Since 2015, “a surge in mobile usage and the influence of social media platforms like Snapchat and Instagram have forced new concepts to emerge” explains Alexandre. “These applications can only be used on mobiles,” he adds. “These platforms still have a web presence, but it is only aimed at presenting the app.” These strategies are relevant because some users only use their mobile to searchthe Internet, but as mentioned above with Blablacar, the mobile-first option doesn’t come naturally to all in the same way.

Marketing in the era of mobile-first 

Google searches are primarily carried out on mobiles (with notable differences according to the sector – please refer to the numbers below). Emails are most often opened on mobile phones (between 40% and 80% in Finland with some variations related to the respondents’ education level). And videos are no exception (mobiles have a 62% share ). In short, mobile is inevitable, even though two-thirds of the time spent on this device is dedicated to four activities only: entertainment, social media, instant messaging and games.

Comscore analysed the proportion of mobile use by country, and there are significant discrepancies (Comscore,Global Digital Future in Focus 2018).

Alexandre Jubien makes an important point: “In fact, not only should websites be built according to mobile use. All marketing tools are concerned. Besides, today’s advertising campaigns are predominantly designed and validated on desktop computers.”

New mobile-first formats are making their way onto the market

Nevertheless, new video formats are now emerging. NowThis, Buzzfeed’s Tasty channel and French-based video production company Brut led the way at the end of 2016 with the wish to target a younger audience (and admittedly the one most addicted to mobile use). These new video formats don’t even need a soundtrack since they are subtitled in a large type which can be easily readable on mobiles in a 1×1 square format. “The same should apply to advertising,” insists Alexandre. “You cannot expect a user to make the effort of turning around his or her device to watch an ad. The horizontal format aimed at television should be banned.”

Convincing advertisers they should change the way they produce content


Mobile imposes a radically new way of designing and validating content [image by Neal Shaffer]

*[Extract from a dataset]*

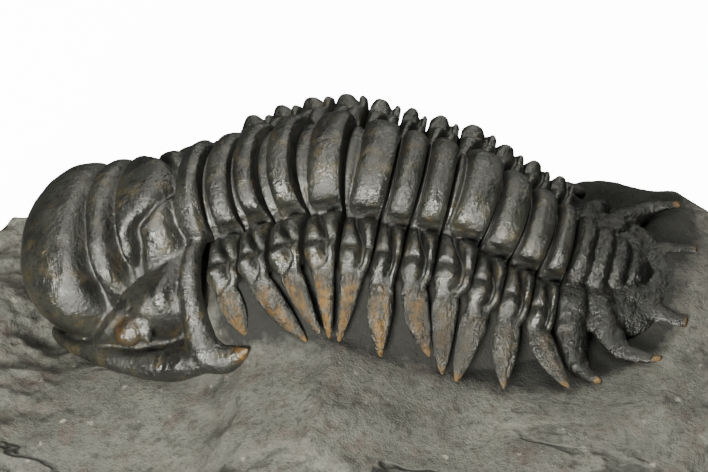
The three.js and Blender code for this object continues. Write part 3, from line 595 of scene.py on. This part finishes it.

What lies ahead for mobile content? Must we consider a future where we create content for mobile-first only, and put an end to every other type of content? “This is not the real question,” warns Alexandre. “There is a dire need to change our approaches. However, it doesn’t mean we must stop producing desktop content at all. The biggest challenge for the future of the Internet will be to convince advertisers and agencies they should change the way they design and validate their content.” Much effort is required, and we must admit that we are not there yet, and that “too often, we design content behind a 27-inch iMac screen whereas the user has a mini 6-inch screen in hand.” Today’s tools are still not made for a mobile-first world. At least, “it would make sense to validate content on mobiles first if mobile is prominent, especially if the target is social media” concludes Alexandre Jubien. In a nutshell, the young content industry — not just video but all sorts of content— will have to reinvent itself in the next five years unless this mobile-first revolution takes place much faster than that.